Als ein vielversprechendes Untersuchungsobjekt bot sich der zu beobachtende differenzierte Umgang mit Nächstenliebe im klösterlichen Leben des Mittelalters an. Die versammelten Aufsätze nähern sich der Thematik von verschiedenen, besonders signifikanten Seiten. Zum einen werden die älteren, an der Trennung von der Welt orientierten und damit stärker von internen Bindungen geprägten Gemeinschaften in den Mittelpunkt gestellt – hier namentlich benediktinische und cisterziensische (Dannenberg, Sonntag, Breitenstein) –, zum anderen aber auch diejenigen, die sich weltoffen und an der Interaktion mit allen Menschen interessiert zeigten – hier vor allem franziskanische und dominikanische (Melville, Ruta, Weigand). Sowohl in die gegenseitige ›brüderliche‹ caritas in den Konventen als auch in die caritas gegenüber jedermann können so Einblicke gewonnen werden. Es wurde zudem versucht, das breite Spektrum der Kommunikationsebenen von caritas zumindest bewusst zu machen.

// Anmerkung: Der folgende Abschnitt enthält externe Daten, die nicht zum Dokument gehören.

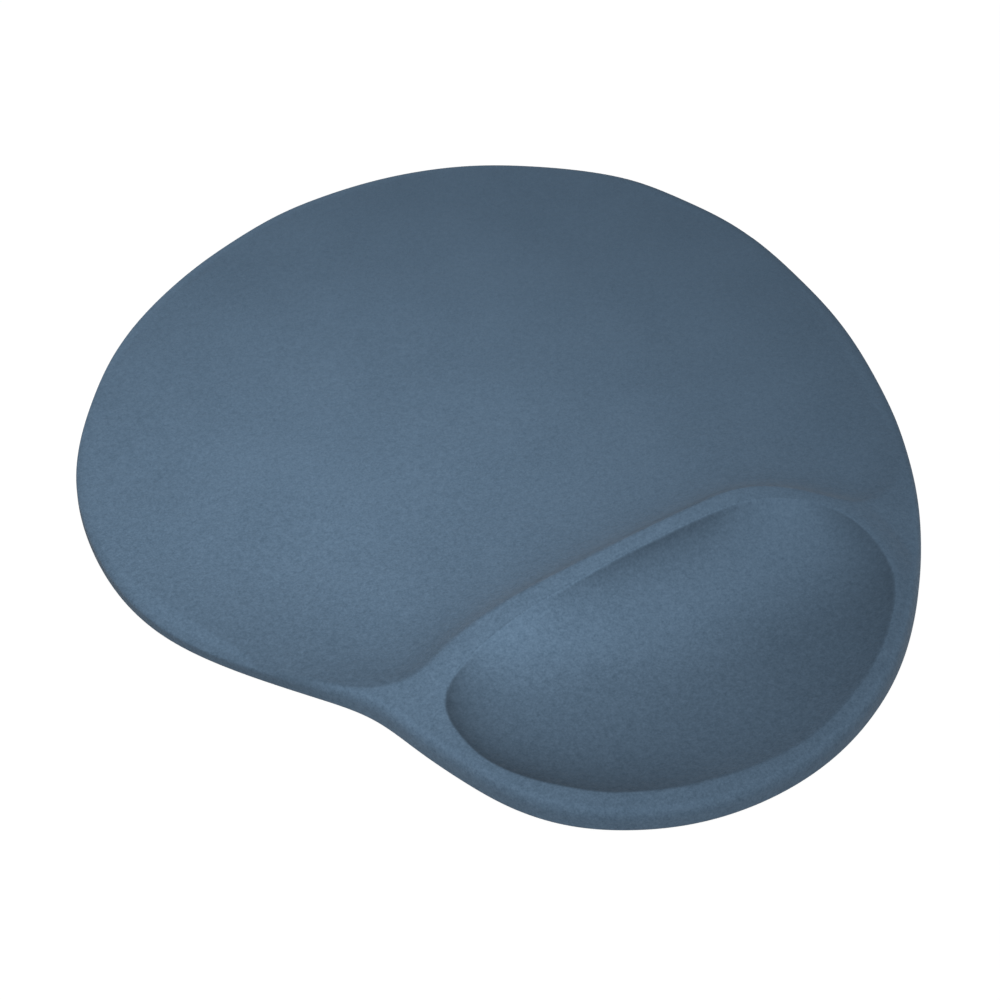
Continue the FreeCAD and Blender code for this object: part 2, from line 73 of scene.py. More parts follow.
LIP_DROP, LIP_ROUND = 0.75, 2.2              # dip of the rim at the lip, and its reach
RIM_GROWTH = 3.5                             # rise over which dip and cant come in
CANT_REACH, CANT_SOFT = 7.0, 1.5             # width of the canted band, soft start
RAMP_STEEP, RAMP_TOE, RAMP_SOFT = 4.0, 12.5, 1.6  # fall lengths, soft start
RAMP_END, RAMP_FADE = 28, 24                 # where the ramp starts to die, over what
DISH_SOFT = 0.45                             # soft start of the dish wall

# mesh of the cover
STATIONS = 576
OUTER_ROWS = 124
OUTER_END = 0.46                             # share of the way out where those rows end
HUB = np.array([0.0, 22.0 * SCALE[1]])       # point the rows close in on
# (share of the way from the hub to the edge, points)
INNER_FACE_ROWS = [
    (0.03, 36), (0.06, 36), (0.1, 72), (0.16, 72), (0.22, 144), (0.3, 144), (0.38, 288), (0.44, 288),
] + [(share, 288) for share in np.linspace(0.47, 1.0, 40)[:-1]]
HUB_ROWS = [
    (0.45, 576), (0.43, 288), (0.40, 288), (0.36, 288), (0.32, 288), (0.28, 144), (0.24, 144),
    (0.20, 144), (0.16, 72), (0.12, 72), (0.08, 36), (0.04, 36),
]

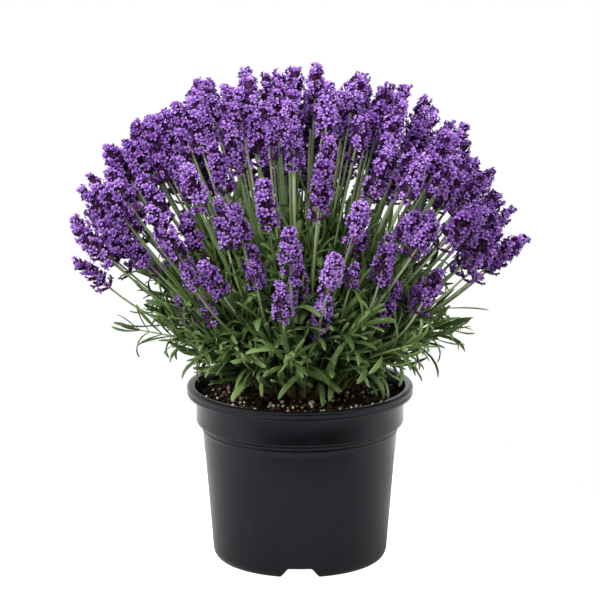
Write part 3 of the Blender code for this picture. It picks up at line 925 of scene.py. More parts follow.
def stem_line(flower, count):
    """That many points along a flower's stem, from its fork to its neck."""
    start, end = flower.stem[0], flower.stem[-1]
    return [curve_point(start, flower.bend, end, i / (count - 1)) for i in range(count)]


def tip_is_clear(leaf):
    """Whether a leaf's tip stays above the mix, or above the rim where it reaches that far."""
    _, bend, curl, _, _ = LEAF_FORMS[leaf.kind]
    tip_in_shape = leaf_centre_line(bend, curl)[-1][2]
    tip = leaf.place + leaf.turn @ (tip_in_shape * leaf.size)
    over_rim = math.hypot(tip.x, tip.y) > COLLAR_RADIUS - 0.006
    return tip.z > (POT_HEIGHT + 0.001 if over_rim else SOIL_TOP + 0.004)


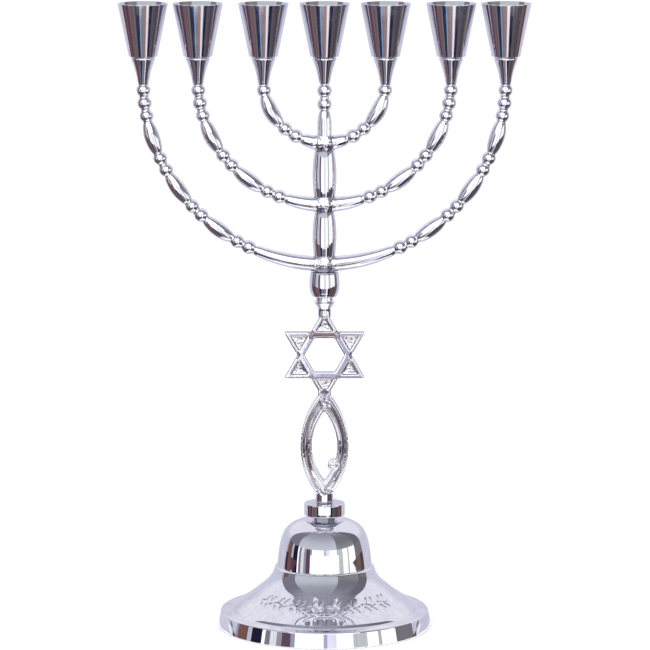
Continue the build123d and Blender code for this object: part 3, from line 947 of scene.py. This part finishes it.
@dataclass
class CandleCup:
    """A conical cup with a thin wall, a crisp lip and a drilled floor."""

    foot_radius: float = 5.75 * MM
    wall: float = 0.9 * MM
    floor: float = 1.2 * MM
    hole: float = 1.75 * MM
    count: int = 7

    def build(self, finishes: Finishes) -> list[bpy.types.Object]:
        """Turn one cup, copy it to all seven places and dress the copies."""
        low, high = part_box("candle_cup_4")
        rim = high.x
        steps = 8
        outside = []
        inside = []
        floor = low.z + self.floor
        flare = rim - self.foot_radius
        for step in range(steps + 1):
            share = step / steps
            radius = self.foot_radius + flare * share
            outside.append((radius, low.z + (high.z - low.z) * share))
            inside.append((radius - self.wall, floor + (high.z - floor) * share))
        outline = [(self.hole, low.z), *outside, *reversed(inside), (self.hole, low.z + self.floor)]
        model = Turned("cup_model", outline, 128, edge=0.1 * MM).build()
        cups = []
        for number in range(1, self.count + 1):
            node = f"candle_cup_{number}"
            place_low, place_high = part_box(node)
            cup = model.copy()
            cup.data = model.data.copy()
            bpy.context.scene.collection.objects.link(cup)
            cup.name = f"cup_{number}"
            cup.location = ((place_low.x + place_high.x) / 2, 0, 0)
            Bench.settle(cup)
            dress(cup, finishes.cup, Slot.CUP, node)
            cups.append(cup)
        bpy.data.objects.remove(model)
        return cups


# --------------------------------------------------------------------------- castings


@dataclass
class Beading:
    """Radius of a beaded arm along its length, from the seat under the cup to the plain middle."""

    pattern: str
    bead: float = 2.88 * MM
    bead_pitch: float = 5.2 * MM
    olive: float = 3.1 * MM
    olive_pitch: float = 12.8 * MM
    olive_end: float = 2.0 * MM
    neck: float = 1.85 * MM
    middle: float = 3.15 * MM
    middle_end: float = 2.1 * MM
    tip: float = 4.9 * MM
    tip_foot: float = 2.2 * MM
    tip_height: float = 11.0 * MM
    tip_shoulder: float = 1.0 * MM
    tip_hollow: float = 0.35 * MM
    groove: float = 0.35 * MM

    def tip_radius(self, depth: float) -> float:
        """Radius of the taper at a depth below the cup's seat."""
        if depth < self.tip_shoulder:
            share = 1 - depth / self.tip_shoulder
            return self.tip - self.tip_shoulder * (1 - math.sqrt(max(0.0, 1 - share * share)))
        share = (depth - self.tip_shoulder) / (self.tip_height - self.tip_shoulder)
        straight = self.tip + (self.tip_foot - self.tip) * share
        return straight - self.tip_hollow * math.sin(math.pi * share)

    def bead_radius(self, kind: str, share: float, serial: int) -> float:
        """Radius within one bead or olive.

        Args:
            kind: B for a bead, L for an olive.
            share: 0 to 1 along it.
            serial: Its number, from which its slight unevenness follows.

        Returns:
            The radius.
        """
        away = abs(2 * share - 1)
        uneven = 1 + 0.02 * math.sin(2.4 * serial)
        if kind == "B":
            radius = self.bead * uneven
            along = away * self.bead_pitch / 2
            return max(self.neck, math.sqrt(max(0.0, radius**2 - along**2)))
        edge = min(1.0, (1 - away) * self.olive_pitch / 2 / self.groove)
        body = self.olive * uneven - (self.olive - self.olive_end) * away**2.2
        return self.neck + (body - self.neck) * math.sqrt(edge)

    def middle_radius(self, share: float) -> float:
        """Radius of the plain length, share 0 at its outer end and 1 at the stem."""
        rise = min(1.0, share / 0.04) ** 0.5
        swelling = self.middle_end + (self.middle - self.middle_end) * math.sin(math.pi / 2 * share) ** 0.8
        return self.neck + (swelling - self.neck) * rise

    def stations(self, total: float) -> list[tuple[float, float]]:
        """Distances and radii for every ring of a half arm.

        Args:
            total: Length from the cup's seat to the stem.

        Returns:
            Pairs of distance and radius, outermost first.
        """
        rounded = (0.0, 0.06, 0.15, 0.3, 0.5, 0.75, 1.0)
        rings = [(depth * MM, self.tip_radius(depth * MM)) for depth in rounded]
        taper = self.tip_height - self.tip_shoulder
        for step in range(1, 13):
            depth = self.tip_shoulder + taper * step / 12
            rings.append((depth, self.tip_radius(depth)))
        start = self.tip_height
        for serial, kind in enumerate(self.pattern):
            pitch = self.bead_pitch if kind == "B" else self.olive_pitch
            steps = 14 if kind == "B" else 24
            for step in range(1, steps + 1):
                share = (1 - math.cos(math.pi * step / steps)) / 2
                rings.append((start + pitch * share, self.bead_radius(kind, share, serial)))
            start += pitch
        steps = max(8, int((total - start) / (1.2 * MM)))
        for step in range(1, steps + 1):
            share = step / steps
            rings.append((start + (total - start) * share, self.middle_radius(share)))
        return rings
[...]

Der thematische Fächer reicht hier von juristischen und rechtspraktischen ›Grammatiken‹ von caritas als normativer Verhaltensstruktur (Brasington, Dannenberg) über symbolisch-rituelle Vergegenwärtigungen von caritas als ein stets zu realisierendes Handlungsmodul der vita religiosa (Sonntag) bis hin zur Predigt über caritas als ein zur rechten Lebensordnung führender Habitus (Weigand). Nicht zuletzt aber wird dem Angelpunkt von Nächstenliebe besondere Aufmerksamkeit geschenkt – der systemischen Verankerung von caritas zwischen den Menschen in der Liebe des Menschen zu Gott, welche bis zur »Verähnlichung« mit ihm führen sollte, wie von Bernhard von Clairvaux formuliert wurde, und welche dann entweder eine theologische Exegese der Liebe oder – in der Figur des Franziskus von Assisi – die praktische Liebesfähigkeit des »anderen Christus« hervorgebracht hatte (Breitenstein, Melville, Ruta).
Der Band beansprucht dabei keineswegs, sich dem Gegenstand in erschöpfender Weise genähert zu haben. Eine Gesamtanalyse zu erstellen, wird noch eines längeren Zeitraums bedürfen. Gleichwohl erschien es dem Herausgeber sinnvoll, bereits einige ›Probebohrungen‹ zu unternehmen – wenn damit auch nur erreicht werden könnte, auf die Fruchtbarkeit des Themas aufmerksam zu machen.